[Object modeling scripts]
____________

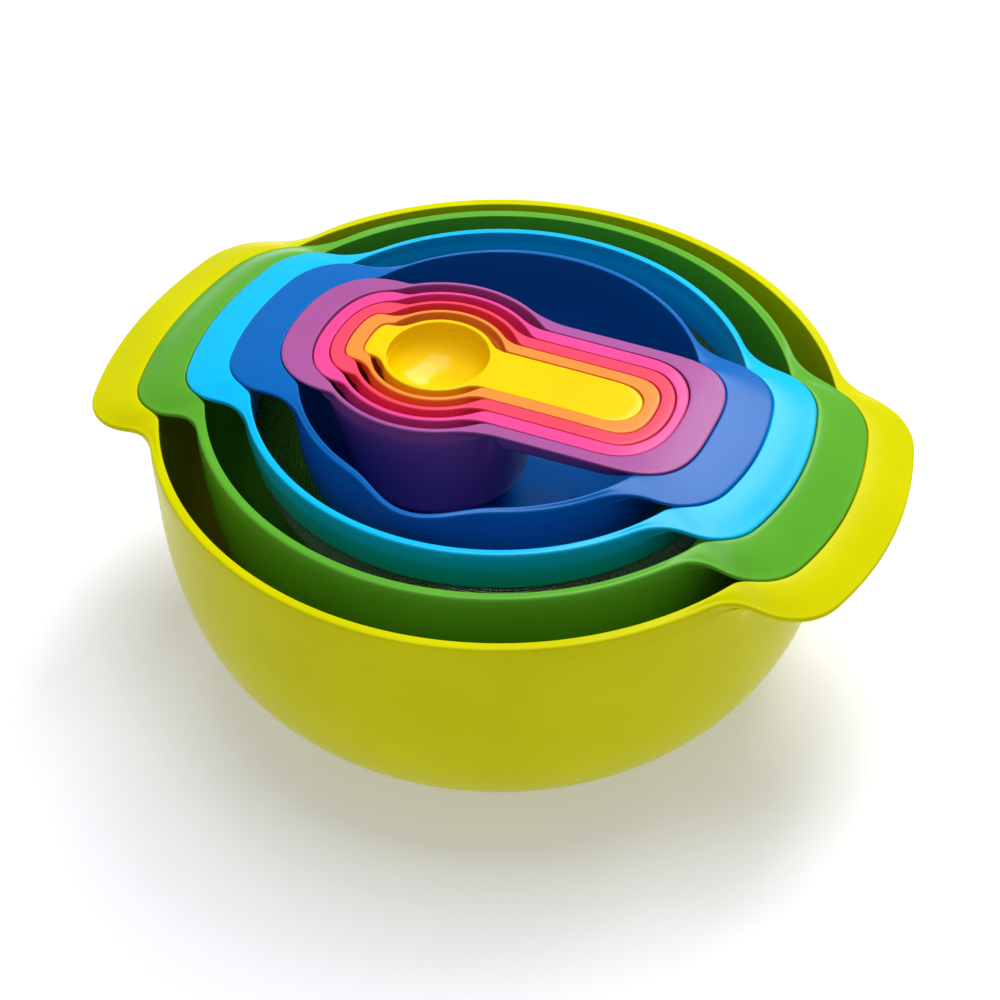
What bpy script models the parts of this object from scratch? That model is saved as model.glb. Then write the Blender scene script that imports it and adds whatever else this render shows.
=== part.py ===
"""Nested set of nine kitchen pieces: a large mixing bowl, a colander, a sieve with a
wire mesh, a small mixing bowl with a pouring spout, four measuring cups and a
measuring spoon.  Each piece hangs in the next larger one by its handles.

Frame: metres, +Z up, origin under the middle of the large bowl's flat base.
+X runs through the long handles of the cups, -Y is the side of the spout.
"""
import math

import bmesh
import bpy
from mathutils import Matrix, Vector

MM = 0.001
RIM = 122.0            # large bowl: height of the rim above the table, mm

# Bowls, mm.  rim: outer radius of the lip, mouth: inner radius, reach: outer arc of
# the handles, half: half width of a handle, corner and neck: its fillets, wall:
# thickness, edge: thickness of the handles, base: radius of the flat bottom, depth:
# inside depth below the rim, full: powers of the wall's curve, top: (x, height) of the
# handles' edge.
LARGE = dict(rim=136.0, mouth=132.0, reach=161.2, half=65.8, corner=25.0, neck=18.5,
             wall=3.2, edge=3.2, base=56.0, depth=119.6, full=(3.1, 4.3),
             top=((0, 0.8), (82, 0.8), (115, -0.1), (136, -4.3), (163, -8.8)))
COLANDER = dict(rim=117.7, mouth=113.8, reach=142.5, half=58.8, corner=25.4, neck=17.5,
                wall=3.0, edge=3.0, base=50.0, depth=95.0, full=(2.9, 3.6),
                top=((0, 7.9), (71, 8.1), (100, 7.5), (118, 2.9), (143, -2.4)))
SIEVE = dict(rim=99.0, mouth=96.0, reach=122.5, half=50.8, corner=20.6, neck=22.0,
             wall=3.0, edge=2.2,
             top=((0, 12.4), (59, 12.3), (84, 11.6), (99, 10.1), (106, 9.4), (123, 7.2)))
SMALL = dict(rim=79.9, mouth=77.4, reach=105.5, half=43.6, corner=22.6, neck=25.0,
             wall=1.9, edge=1.9, base=36.0, depth=66.0, full=(3.0, 4.0),
             top=((0, 16.3), (49, 15.7), (69, 15.2), (82, 14.5), (98, 13.0), (106, 12.1)))

# Cups, mm.  rim: outer radius of the round part, half and end: half width and end of
# the handle, tab and back: half width and end of the thumb tab, blend: length of the
# rounding at both ends, neck: fillets, tray: depth of the recess for the next cup.
CUP_X = -25.8          # middle of the round parts
CUPS = (
    dict(name="cup_250ml", rim=46.3, half=35.9, end=86.8, tab=36.8, back=86.8, edge=1.6,
         blend=(33.0, 40.0), power=(3.2, 2.4), neck=(42.0, 4.0), tray=8.0, wall=1.6,
         depth=52.5, foot=34.0, top=((0, 17.2), (70, 17.2), (78, 17.0), (87, 16.3))),
    dict(name="cup_125ml", rim=39.9, half=30.1, end=74.2, tab=29.9, back=74.0,
         blend=(24.4, 40.0), power=(2.4, 2.2), neck=(21.2, 5.0), tray=6.1, wall=1.6,
         depth=36.6, foot=30.0, top=((0, 17.3), (50, 17.3), (60, 17.2), (74, 16.4))),
    dict(name="cup_85ml", rim=33.8, half=23.5, end=69.9, tab=23.6, back=67.9,
         blend=(17.0, 40.0), power=(2.1, 2.2), neck=(17.5, 4.0), tray=4.2, wall=1.6,
         depth=33.2, foot=26.6, top=((0, 17.4), (50, 17.4), (70, 17.0))),
    dict(name="cup_60ml", rim=28.0, half=17.2, end=63.8, tab=14.8, back=61.8,
         blend=(14.8, 40.0), power=(2.6, 2.3), neck=(13.0, 12.0), tray=2.3, wall=1.6,
         depth=30.6, foot=23.2, top=((0, 17.5), (45, 17.5), (64, 17.2))),
    dict(name="spoon_15ml", rim=22.1, half=11.4, end=58.2, tab=9.8, back=54.8,
         blend=(13.0, 40.0), power=(2.2, 2.6), neck=(10.0, 9.0), tray=0.0, wall=1.8,
         depth=15.4, foot=9.0, top=((0, 17.6), (45, 17.6), (58, 17.1))),
)
NEST = 0.35            # clearance round a handle lying in the recess of the next cup
CUP_LIP = 1.9          # width of the lip round the free part of a cup's rim
TRAY_NECKS = (5.0, 5.0)                # fillets of the recess for the next cup
FOOT_ROUND = 4.0       # rounding between a cup's wall and its floor
HANDLE_GAP = 0.8       # clearance round a bowl's handle in the recess of the next bowl
HANDLE_STEP = 0.7      # how far the recess's edge lies below the handle in it
UNDER_GAP = 0.3        # clearance under a bowl's handle

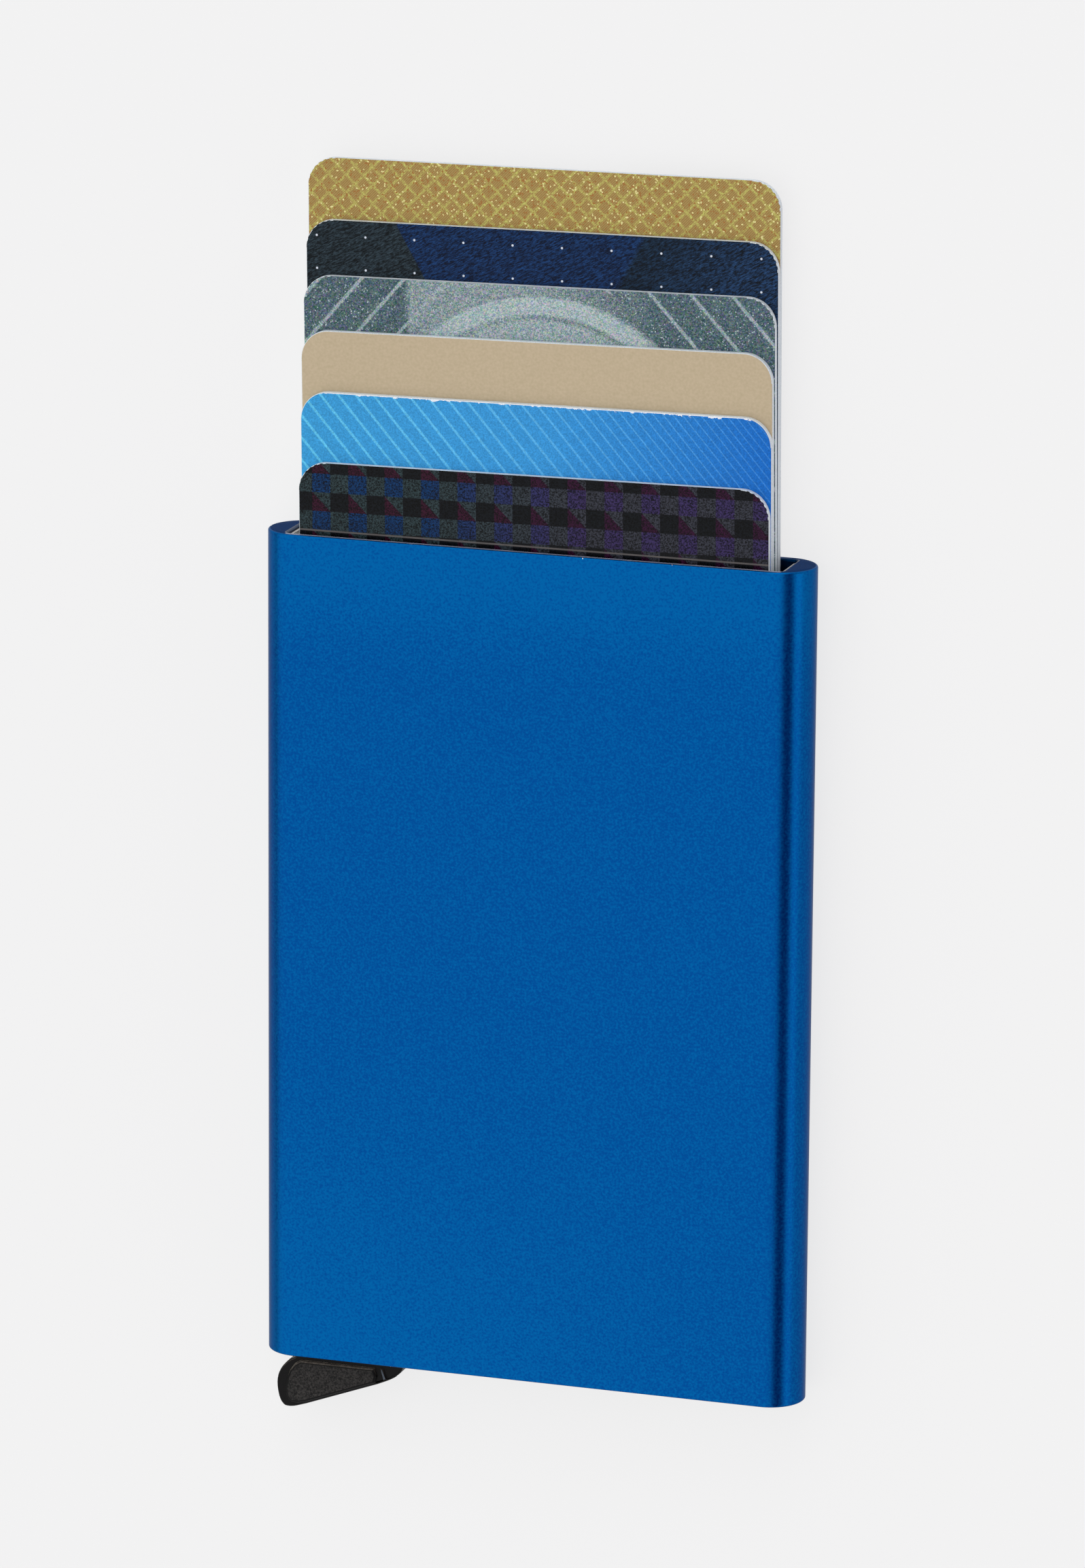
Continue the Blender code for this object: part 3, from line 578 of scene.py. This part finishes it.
# Third card, grey green: coarse glitter ink with one broad pale ring round a pale disc, thin pale lines
# that slant in from both sides, and a pale haze over the middle that ends sharply on the left
glitter_size, glint_from = 0.12, 0.97
ring_middle, ring_radius, ring_half, ring_clear = (0.4, 21.9, 0.0), 18.8, 1.0, 3.2
bar_pitch, bar_slope, bar_middle, bar_start = 4.75, 0.9, 1.1, -50.2
haze_share = 0.5
glitter_print, tree, shader, local, x, y = card_print("glitter_ink_print", 0.4)
sparks = node(tree, "ShaderNodeTexVoronoi", {"Vector": local, "Scale": 1 / glitter_size})
spark = node(tree, "ShaderNodeSeparateColor", {"Color": sparks.outputs["Color"]}).outputs
from_ring = node(tree, "ShaderNodeVectorMath", {0: local, 1: ring_middle}, operation="SUBTRACT")
from_ring = node(tree, "ShaderNodeVectorMath", {0: from_ring}, operation="LENGTH")
ring = node(tree, "ShaderNodeMath", {0: from_ring, 1: ring_radius}, operation="SUBTRACT")
ring = node(tree, "ShaderNodeMath", {0: ring}, operation="ABSOLUTE")
ring = node(tree, "ShaderNodeMapRange",
            {"Value": ring, "From Min": ring_half - 0.2, "From Max": ring_half + 0.5,
             "To Min": 0.9, "To Max": 0.0})
disc = node(tree, "ShaderNodeMapRange",
            {"Value": from_ring, "From Min": 17.0, "From Max": 18.0, "To Min": 0.7, "To Max": 0.0})
outside = node(tree, "ShaderNodeMath", {0: from_ring, 1: ring_radius + ring_clear}, operation="GREATER_THAN")
bars = node(tree, "ShaderNodeMath", {0: x, 1: bar_middle}, operation="SUBTRACT")
bars = node(tree, "ShaderNodeMath", {0: bars}, operation="ABSOLUTE")
bars = node(tree, "ShaderNodeMath", {0: y, 1: bar_slope, 2: bars}, operation="MULTIPLY_ADD")
bars = node(tree, "ShaderNodeMath", {0: bars, 1: bar_start % bar_pitch}, operation="ADD")
bars = node(tree, "ShaderNodeMath", {0: bars, 1: bar_pitch / 2}, operation="PINGPONG")
bars = node(tree, "ShaderNodeMapRange",
            {"Value": bars, "From Min": 0.16, "From Max": 0.34, "To Min": 0.7, "To Max": 0.0})
bars = node(tree, "ShaderNodeMath", {0: bars, 1: outside}, operation="MULTIPLY")
haze_left = node(tree, "ShaderNodeMapRange",
                 {"Value": x, "From Min": -15.2, "From Max": -14.6, "To Min": 0.0, "To Max": haze_share})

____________

▸ What you will do: Copy out the whole listing, exactly as written.

▸ The completed task:
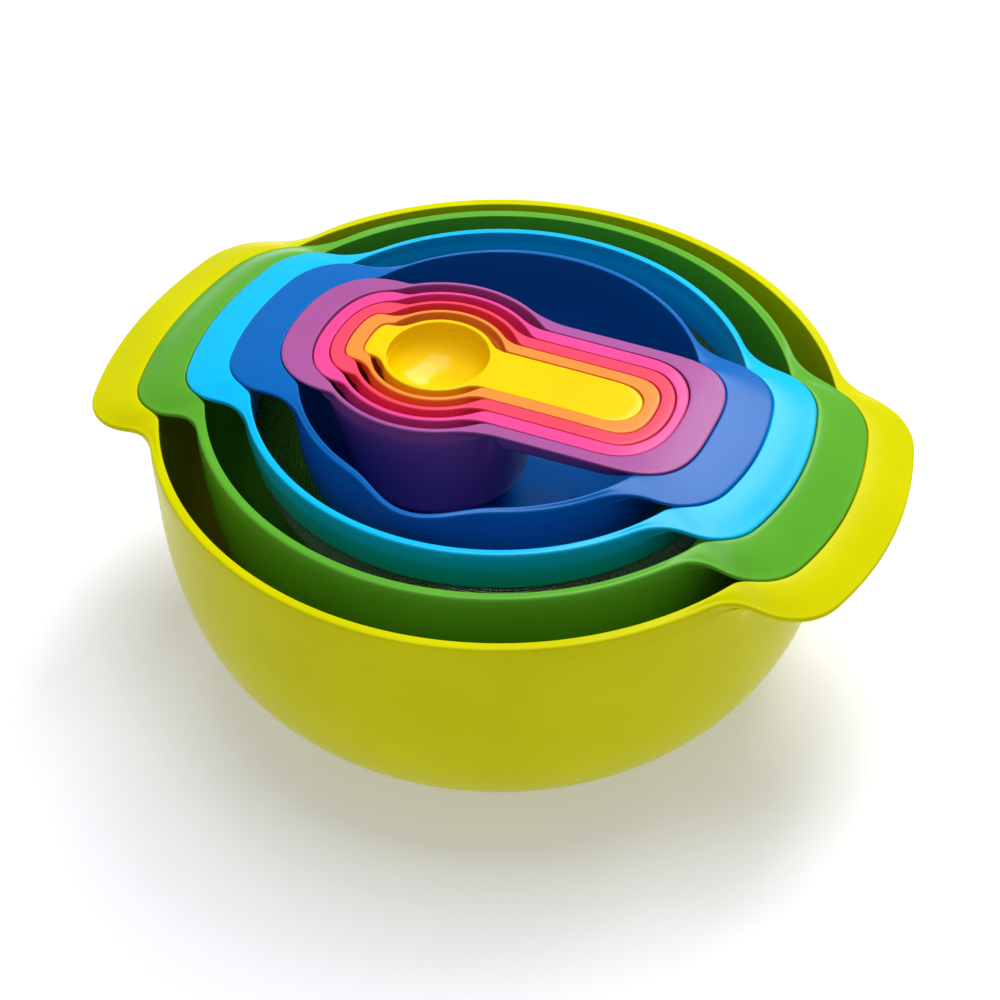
What bpy script models the parts of this object from scratch? That model is saved as model.glb. Then write the Blender scene script that imports it and adds whatever else this render shows.
=== part.py ===
"""Nested set of nine kitchen pieces: a large mixing bowl, a colander, a sieve with a
wire mesh, a small mixing bowl with a pouring spout, four measuring cups and a
measuring spoon.  Each piece hangs in the next larger one by its handles.

Frame: metres, +Z up, origin under the middle of the large bowl's flat base.
+X runs through the long handles of the cups, -Y is the side of the spout.
"""
import math

import bmesh
import bpy
from mathutils import Matrix, Vector

MM = 0.001
RIM = 122.0            # large bowl: height of the rim above the table, mm

# Bowls, mm.  rim: outer radius of the lip, mouth: inner radius, reach: outer arc of
# the handles, half: half width of a handle, corner and neck: its fillets, wall:
# thickness, edge: thickness of the handles, base: radius of the flat bottom, depth:
# inside depth below the rim, full: powers of the wall's curve, top: (x, height) of the
# handles' edge.
LARGE = dict(rim=136.0, mouth=132.0, reach=161.2, half=65.8, corner=25.0, neck=18.5,
             wall=3.2, edge=3.2, base=56.0, depth=119.6, full=(3.1, 4.3),
             top=((0, 0.8), (82, 0.8), (115, -0.1), (136, -4.3), (163, -8.8)))
COLANDER = dict(rim=117.7, mouth=113.8, reach=142.5, half=58.8, corner=25.4, neck=17.5,
                wall=3.0, edge=3.0, base=50.0, depth=95.0, full=(2.9, 3.6),
                top=((0, 7.9), (71, 8.1), (100, 7.5), (118, 2.9), (143, -2.4)))
SIEVE = dict(rim=99.0, mouth=96.0, reach=122.5, half=50.8, corner=20.6, neck=22.0,
             wall=3.0, edge=2.2,
             top=((0, 12.4), (59, 12.3), (84, 11.6), (99, 10.1), (106, 9.4), (123, 7.2)))
SMALL = dict(rim=79.9, mouth=77.4, reach=105.5, half=43.6, corner=22.6, neck=25.0,
             wall=1.9, edge=1.9, base=36.0, depth=66.0, full=(3.0, 4.0),
             top=((0, 16.3), (49, 15.7), (69, 15.2), (82, 14.5), (98, 13.0), (106, 12.1)))

# Cups, mm.  rim: outer radius of the round part, half and end: half width and end of
# the handle, tab and back: half width and end of the thumb tab, blend: length of the
# rounding at both ends, neck: fillets, tray: depth of the recess for the next cup.
CUP_X = -25.8          # middle of the round parts
CUPS = (
    dict(name="cup_250ml", rim=46.3, half=35.9, end=86.8, tab=36.8, back=86.8, edge=1.6,
         blend=(33.0, 40.0), power=(3.2, 2.4), neck=(42.0, 4.0), tray=8.0, wall=1.6,
         depth=52.5, foot=34.0, top=((0, 17.2), (70, 17.2), (78, 17.0), (87, 16.3))),
    dict(name="cup_125ml", rim=39.9, half=30.1, end=74.2, tab=29.9, back=74.0,
         blend=(24.4, 40.0), power=(2.4, 2.2), neck=(21.2, 5.0), tray=6.1, wall=1.6,
         depth=36.6, foot=30.0, top=((0, 17.3), (50, 17.3), (60, 17.2), (74, 16.4))),
    dict(name="cup_85ml", rim=33.8, half=23.5, end=69.9, tab=23.6, back=67.9,
         blend=(17.0, 40.0), power=(2.1, 2.2), neck=(17.5, 4.0), tray=4.2, wall=1.6,
         depth=33.2, foot=26.6, top=((0, 17.4), (50, 17.4), (70, 17.0))),
    dict(name="cup_60ml", rim=28.0, half=17.2, end=63.8, tab=14.8, back=61.8,
         blend=(14.8, 40.0), power=(2.6, 2.3), neck=(13.0, 12.0), tray=2.3, wall=1.6,
         depth=30.6, foot=23.2, top=((0, 17.5), (45, 17.5), (64, 17.2))),
    dict(name="spoon_15ml", rim=22.1, half=11.4, end=58.2, tab=9.8, back=54.8,
         blend=(13.0, 40.0), power=(2.2, 2.6), neck=(10.0, 9.0), tray=0.0, wall=1.8,
         depth=15.4, foot=9.0, top=((0, 17.6), (45, 17.6), (58, 17.1))),
)
NEST = 0.35            # clearance round a handle lying in the recess of the next cup
CUP_LIP = 1.9          # width of the lip round the free part of a cup's rim
TRAY_NECKS = (5.0, 5.0)                # fillets of the recess for the next cup
FOOT_ROUND = 4.0       # rounding between a cup's wall and its floor
HANDLE_GAP = 0.8       # clearance round a bowl's handle in the recess of the next bowl
HANDLE_STEP = 0.7      # how far the recess's edge lies below the handle in it
UNDER_GAP = 0.3        # clearance under a bowl's handle

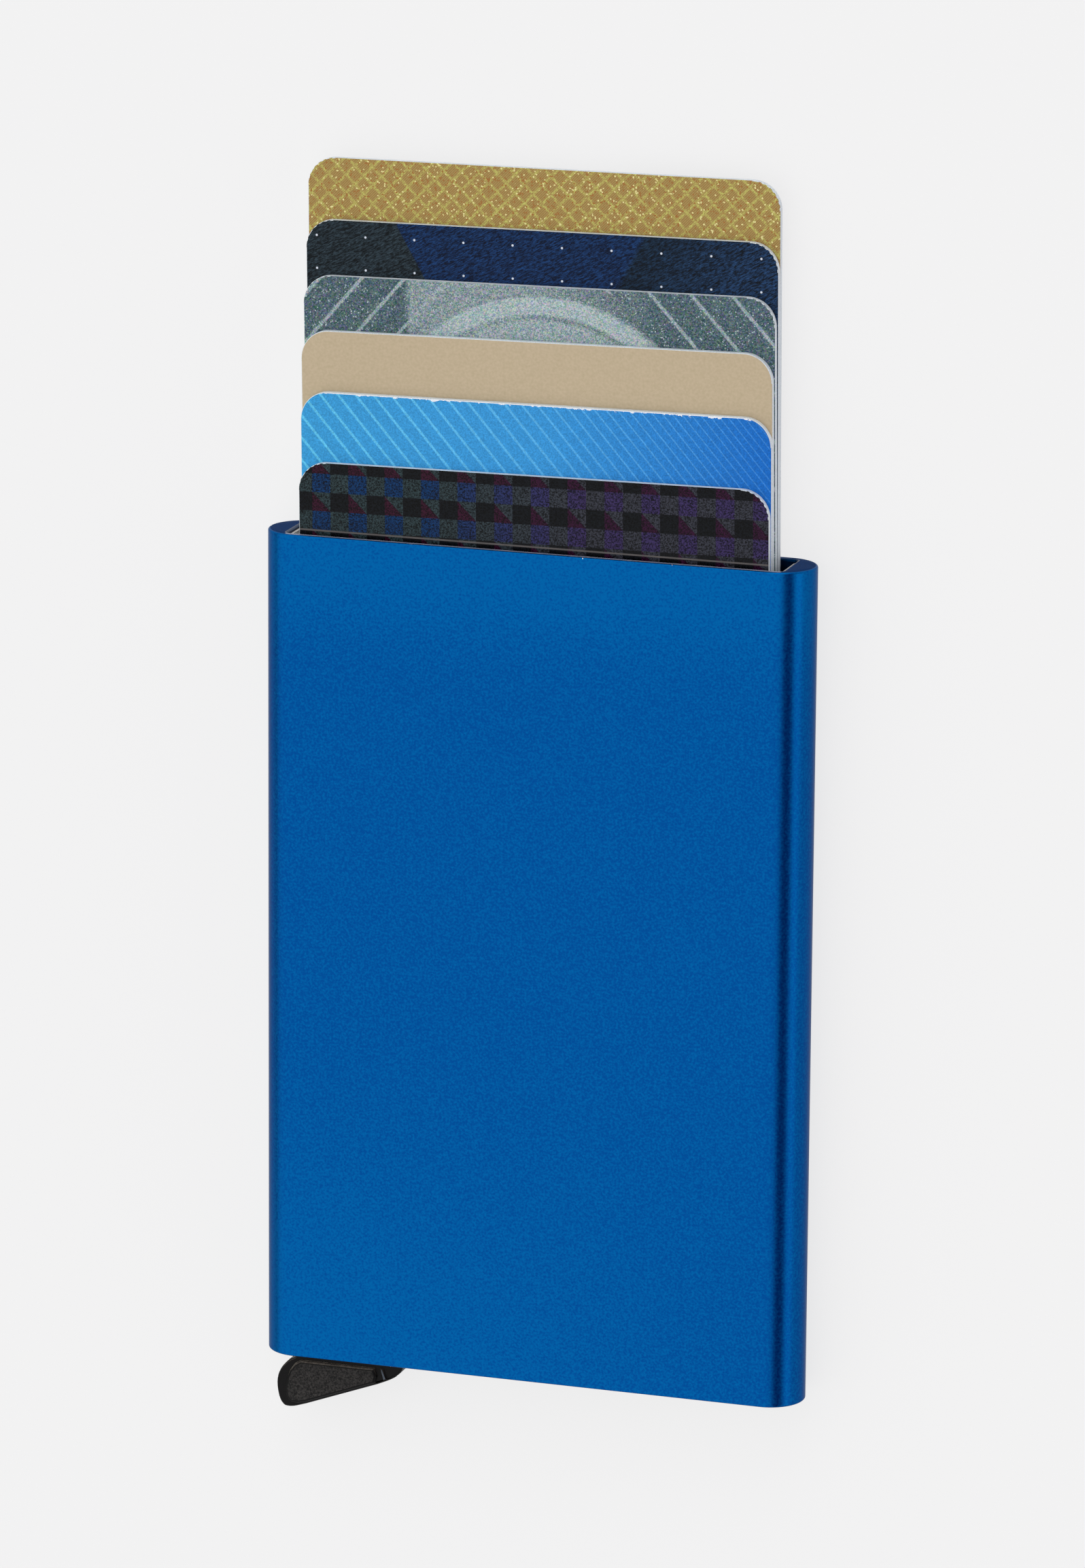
Continue the Blender code for this object: part 3, from line 578 of scene.py. This part finishes it.
# Third card, grey green: coarse glitter ink with one broad pale ring round a pale disc, thin pale lines
# that slant in from both sides, and a pale haze over the middle that ends sharply on the left
glitter_size, glint_from = 0.12, 0.97
ring_middle, ring_radius, ring_half, ring_clear = (0.4, 21.9, 0.0), 18.8, 1.0, 3.2
bar_pitch, bar_slope, bar_middle, bar_start = 4.75, 0.9, 1.1, -50.2
haze_share = 0.5
glitter_print, tree, shader, local, x, y = card_print("glitter_ink_print", 0.4)
sparks = node(tree, "ShaderNodeTexVoronoi", {"Vector": local, "Scale": 1 / glitter_size})
spark = node(tree, "ShaderNodeSeparateColor", {"Color": sparks.outputs["Color"]}).outputs
from_ring = node(tree, "ShaderNodeVectorMath", {0: local, 1: ring_middle}, operation="SUBTRACT")
from_ring = node(tree, "ShaderNodeVectorMath", {0: from_ring}, operation="LENGTH")
ring = node(tree, "ShaderNodeMath", {0: from_ring, 1: ring_radius}, operation="SUBTRACT")
ring = node(tree, "ShaderNodeMath", {0: ring}, operation="ABSOLUTE")
ring = node(tree, "ShaderNodeMapRange",
            {"Value": ring, "From Min": ring_half - 0.2, "From Max": ring_half + 0.5,
             "To Min": 0.9, "To Max": 0.0})
disc = node(tree, "ShaderNodeMapRange",
            {"Value": from_ring, "From Min": 17.0, "From Max": 18.0, "To Min": 0.7, "To Max": 0.0})
outside = node(tree, "ShaderNodeMath", {0: from_ring, 1: ring_radius + ring_clear}, operation="GREATER_THAN")
bars = node(tree, "ShaderNodeMath", {0: x, 1: bar_middle}, operation="SUBTRACT")
bars = node(tree, "ShaderNodeMath", {0: bars}, operation="ABSOLUTE")
bars = node(tree, "ShaderNodeMath", {0: y, 1: bar_slope, 2: bars}, operation="MULTIPLY_ADD")
bars = node(tree, "ShaderNodeMath", {0: bars, 1: bar_start % bar_pitch}, operation="ADD")
bars = node(tree, "ShaderNodeMath", {0: bars, 1: bar_pitch / 2}, operation="PINGPONG")
bars = node(tree, "ShaderNodeMapRange",
            {"Value": bars, "From Min": 0.16, "From Max": 0.34, "To Min": 0.7, "To Max": 0.0})
bars = node(tree, "ShaderNodeMath", {0: bars, 1: outside}, operation="MULTIPLY")
haze_left = node(tree, "ShaderNodeMapRange",
                 {"Value": x, "From Min": -15.2, "From Max": -14.6, "To Min": 0.0, "To Max": haze_share})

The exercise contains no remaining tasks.